Here’s How a Student Team in Brazil is Mapping Disease Hotspots for Zika Virus
Here’s How a Student Team in Brazil is Mapping Disease Hotspots for Zika Virus
Apart from causing worries in various Asian nations, Zika cases are increasing rapidly in countries like Brazil. To tackle the issue, the Brazilian students are inspecting areas Brazil’s north-eastern city of Salvador.

Monsoon-diseases, including dengue, malaria, chikungunya and zika, are on a constant rise, globally and it has become an issue of concern across countries. Apart from causing worries in various Asian nations, Zika cases are increasing rapidly in countries like Brazil. To tackle the issue, the Brazilian students are inspecting areas Brazil’s north-eastern city of Salvador. These children map blocked drains and piles of rubbish on their tablets, in order to find out the “infection points” that attract the rats and mosquitoes. These, in turn, spread diseases like leptospirosis and the Zika virus.

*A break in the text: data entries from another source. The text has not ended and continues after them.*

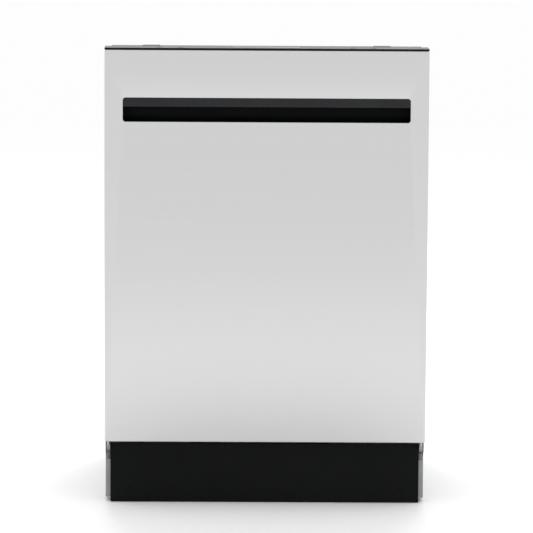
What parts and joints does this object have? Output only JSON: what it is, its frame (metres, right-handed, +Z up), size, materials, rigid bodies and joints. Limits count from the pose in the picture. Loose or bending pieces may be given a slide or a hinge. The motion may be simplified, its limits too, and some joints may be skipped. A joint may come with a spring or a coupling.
{
  "type": "built in dishwasher",
  "caption": "Built-in dishwasher with a drop-down steel door, recessed pocket handle, tub, two sliding racks, spray arms, pumps and a base with a toe kick.",
  "frame": {"origin": "on the floor under the middle of the whole machine's box", "axes": "+Z up, +X to the right seen from the front, the door faces -Y"},
  "size_m": [0.603, 0.622, 0.86],
  "materials": {
    "door_steel": "fine horizontal brushing, satin",
    "tub_steel": "bright rolled stainless sheet",
    "galvanised": "galvanised steel sheet, dull grey",
    "heater_steel": "bright stainless, slightly heat-tinted on the heater",
    "spring_steel": "oiled spring wire",
    "satin_black": "satin black paint",
    "leg_black": "moulded black nylon on a steel stud",
    "gloss_black": "glossy black moulding",
    "grey_plastic": "mid-grey moulded polypropylene",
    "light_plastic": "light grey moulded plastic",
    "pump_housing": "dark grey pump body with its motor",
    "rack_coating": "grey nylon-coated steel wire",
    "rubber": "black extruded rubber",
    "blanket": "dark felt sound blanket, quilted",
    "board": "green circuit board"
  },
  "bodies": {
    "root": {"tub_wrapper": "tub_steel", "tub_back": "tub_steel", "tub_floor": "grey_plastic", "tub_gasket": "rubber", "insulation_blanket": "blanket", "top_brace": "galvanised", "mounting_bracket_left": "galvanised", "mounting_bracket_right": "galvanised", "base_side_left": "galvanised", "base_side_right": "galvanised", "base_front_rail": "galvanised", "base_pan": "galvanised", "toe_kick": "satin_black", "door_spring_left": "spring_steel", "door_spring_right": "spring_steel", "sump": "grey_plastic", "circulation_pump": "pump_housing", "drain_pump": "pump_housing", "inlet_valve": "light_plastic", "junction_box": "galvanised", "heater": "heater_steel", "riser_tube": "light_plastic", "filter_plate": "heater_steel", "rail_bracket_left": "heater_steel", "rail_bracket_right": "heater_steel"},
    "door": {"door_outer_panel": "door_steel", "door_inner_panel": "tub_steel", "console": "gloss_black", "handle_pocket": "gloss_black", "control_board": "board", "latch_housing": "grey_plastic", "hinge_arm_left": "galvanised", "hinge_arm_right": "galvanised", "dispenser": "grey_plastic"},
    "lower_rack": {"lower_rack": "rack_coating", "silverware_basket": "grey_plastic", "wheel_carrier_left": "grey_plastic", "wheel_carrier_right": "grey_plastic"},
    "upper_rails": {"upper_rail_left": "heater_steel", "upper_rail_right": "heater_steel"},
    "upper_rack": {"upper_rack": "rack_coating"},
    "lower_spray_arm": {"lower_spray_arm": "grey_plastic"},
    "upper_spray_arm": {"upper_spray_arm": "grey_plastic"},
    "lower_wheel_front_left": {"lower_wheel_front_left": "grey_plastic"},
    "lower_wheel_front_right": {"lower_wheel_front_right": "grey_plastic"},
    "lower_wheel_rear_left": {"lower_wheel_rear_left": "grey_plastic"},
    "lower_wheel_rear_right": {"lower_wheel_rear_right": "grey_plastic"},
    "leg_front_left": {"leg_front_left": "leg_black"},
    "leg_front_right": {"leg_front_right": "leg_black"},
    "leg_rear_left": {"leg_rear_left": "leg_black"},
    "leg_rear_right": {"leg_rear_right": "leg_black"},
    "filter_cup": {"filter_cup": "light_plastic"},
    "float": {"float": "light_plastic"},
    "latch_hook": {"latch_hook": "galvanised"},
    "dispenser_lid": {"dispenser_lid": "light_plastic"},
    "rinse_cap": {"rinse_cap": "light_plastic"},
    "button_1": {"button_1": "gloss_black"},
    "button_2": {"button_2": "gloss_black"},
    "button_3": {"button_3": "gloss_black"},
    "button_4": {"button_4": "gloss_black"}
  },
  "joints": [
    {"name": "door_hinge", "type": "hinge", "parent": "root", "child": "door", "pos_m": [0, -0.281, 0.108], "axis": [1, 0, 0], "range_deg": [0, 90], "stiffness_Nm_per_rad": 33, "deforming": ["door_spring_left", "door_spring_right"]},
    {"name": "lower_rack_slide", "type": "slide", "parent": "root", "child": "lower_rack", "axis": [0, -1, 0], "range_m": [0, 0.5]},
    {"name": "upper_rails_slide", "type": "slide", "parent": "root", "child": "upper_rails", "axis": [0, -1, 0], "range_m": [0, 0.225]},
    {"name": "upper_rack_slide", "type": "slide", "parent": "upper_rails", "child": "upper_rack", "axis": [0, -1, 0], "range_m": [0, 0.225]},
    {"name": "lower_spray_arm_spin", "type": "hinge", "parent": "root", "child": "lower_spray_arm", "pos_m": [0, 0.02, 0.15], "axis": [0, 0, 1], "continuous": true},
    {"name": "upper_spray_arm_spin", "type": "hinge", "parent": "upper_rack", "child": "upper_spray_arm", "pos_m": [0, 0.02, 0.49], "axis": [0, 0, 1], "continuous": true},
    {"name": "lower_wheel_front_left_spin", "type": "hinge", "parent": "lower_rack", "child": "lower_wheel_front_left", "pos_m": [-0.257, -0.116, 0.1575], "axis": [1, 0, 0], "continuous": true},
    {"name": "lower_wheel_front_right_spin", "type": "hinge", "parent": "lower_rack", "child": "lower_wheel_front_right", "pos_m": [0.257, -0.116, 0.1575], "axis": [1, 0, 0], "continuous": true},
    {"name": "lower_wheel_rear_left_spin", "type": "hinge", "parent": "lower_rack", "child": "lower_wheel_rear_left", "pos_m": [-0.257, 0.17, 0.1575], "axis": [1, 0, 0], "continuous": true},
    {"name": "lower_wheel_rear_right_spin", "type": "hinge", "parent": "lower_rack", "child": "lower_wheel_rear_right", "pos_m": [0.257, 0.17, 0.1575], "axis": [1, 0, 0], "continuous": true},
    {"name": "leg_front_left_screw", "type": "slide", "parent": "root", "child": "leg_front_left", "axis": [0, 0, -1], "range_m": [0, 0.03]},
    {"name": "leg_front_right_screw", "type": "slide", "parent": "root", "child": "leg_front_right", "axis": [0, 0, -1], "range_m": [0, 0.03]},
    {"name": "leg_rear_left_screw", "type": "slide", "parent": "root", "child": "leg_rear_left", "axis": [0, 0, -1], "range_m": [0, 0.03]},
    {"name": "leg_rear_right_screw", "type": "slide", "parent": "root", "child": "leg_rear_right", "axis": [0, 0, -1], "range_m": [0, 0.03]},
    {"name": "filter_cup_turn", "type": "hinge", "parent": "root", "child": "filter_cup", "pos_m": [0, -0.095, 0.13], "axis": [0, 0, 1], "range_deg": [0, 90]},
    {"name": "float_lift", "type": "slide", "parent": "root", "child": "float", "axis": [0, 0, 1], "range_m": [0, 0.008]},
    {"name": "latch_hook_turn", "type": "hinge", "parent": "door", "child": "latch_hook", "pos_m": [0, -0.272, 0.84], "axis": [1, 0, 0], "range_deg": [0, 12], "stiffness_Nm_per_rad": 0.2},
    {"name": "soap_lid_slide", "type": "slide", "parent": "door", "child": "dispenser_lid", "axis": [-1, 0, 0], "range_m": [0, 0.06]},
    {"name": "rinse_cap_turn", "type": "hinge", "parent": "door", "child": "rinse_cap", "pos_m": [0.055, -0.25, 0.497], "axis": [0, 1, 0], "range_deg": [0, 90]},
    {"name": "push_button_1", "type": "slide", "parent": "door", "child": "button_1", "axis": [0, 0, -1], "range_m": [0, 0.001], "stiffness_N_per_m": 400},
    {"name": "push_button_2", "type": "slide", "parent": "door", "child": "button_2", "axis": [0, 0, -1], "range_m": [0, 0.001], "stiffness_N_per_m": 400},
    {"name": "push_button_3", "type": "slide", "parent": "door", "child": "button_3", "axis": [0, 0, -1], "range_m": [0, 0.001], "stiffness_N_per_m": 400},
    {"name": "push_button_4", "type": "slide", "parent": "door", "child": "button_4", "axis": [0, 0, -1], "range_m": [0, 0.001], "stiffness_N_per_m": 400}
  ],
  "couplings": [
    {"joint": "lower_rack_slide", "follows": "door_hinge", "m_per_rad": 0.115},
    {"joint": "upper_rails_slide", "follows": "door_hinge", "m_per_rad": 0.1432},
    {"joint": "upper_rack_slide", "follows": "door_hinge", "m_per_rad": 0.1432},
    {"joint": "lower_wheel_front_left_spin", "follows": "door_hinge", "ratio": 6.3889},
    {"joint": "lower_wheel_front_right_spin", "follows": "door_hinge", "ratio": 6.3889},
    {"joint": "lower_wheel_rear_left_spin", "follows": "door_hinge", "ratio": 6.3889},
    {"joint": "lower_wheel_rear_right_spin", "follows": "door_hinge", "ratio": 6.3889}
  ]
}
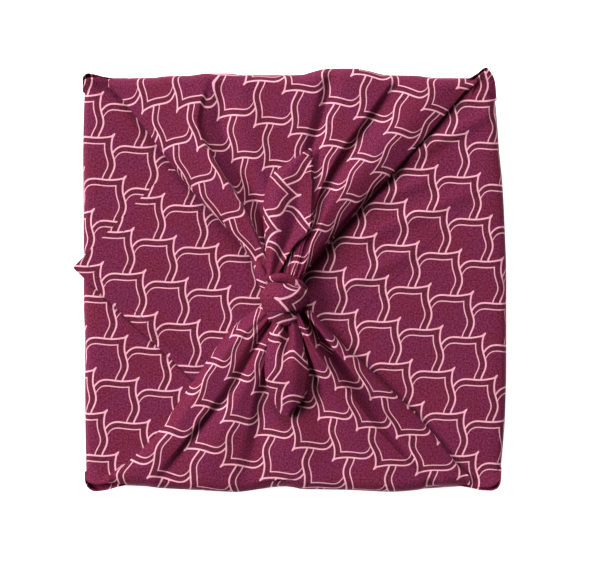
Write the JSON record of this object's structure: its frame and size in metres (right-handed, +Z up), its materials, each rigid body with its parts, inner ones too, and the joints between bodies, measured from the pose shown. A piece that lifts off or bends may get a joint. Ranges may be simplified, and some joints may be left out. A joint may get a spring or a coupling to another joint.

Alexandre Santos, a student in the team, says, “We look at sewers, rubble, garbage. Now there is high vegetation. It goes straight into the data bank.” Ricardo Lustosa, a postdoctoral researcher in public health at the Federal University of Bahia, who runs the programme in this community, tells, “This is the perfect place for mosquitoes and rats to reproduce,” he says.

The favela, or slum,in Brazil’s Savador is home to more than 20,000 people who battle the health issues. Elliott Rogers, a student from the London School of Hygiene and Tropical Medicine, also contributed by explaining how leptospirosis and Zika cases are concentrated in low-lying areas of favelas.

By involving the young students and engaging with locales, the esearchers study health issues in favela communities in detail. This research has proved valuable in understanding how people previously exposed to dengue fever may have been protected from the Zika virus.

In the expose, scientists studying the 2015 Zika outbreak in Brazil have discovered that people previously exposed to dengue may have been protected from the virus. Zika is not new to Brazil, which has seen bad Zika epidemic in previous years.

Back in early 2015, a widespread epidemic of Zika fever, caused by the Zika virus in Brazil, spread to other parts of South and North America. It also affected several islands in the Pacific, and Southeast Asia. In November 2016, WHO announced the end of the Zika epidemic.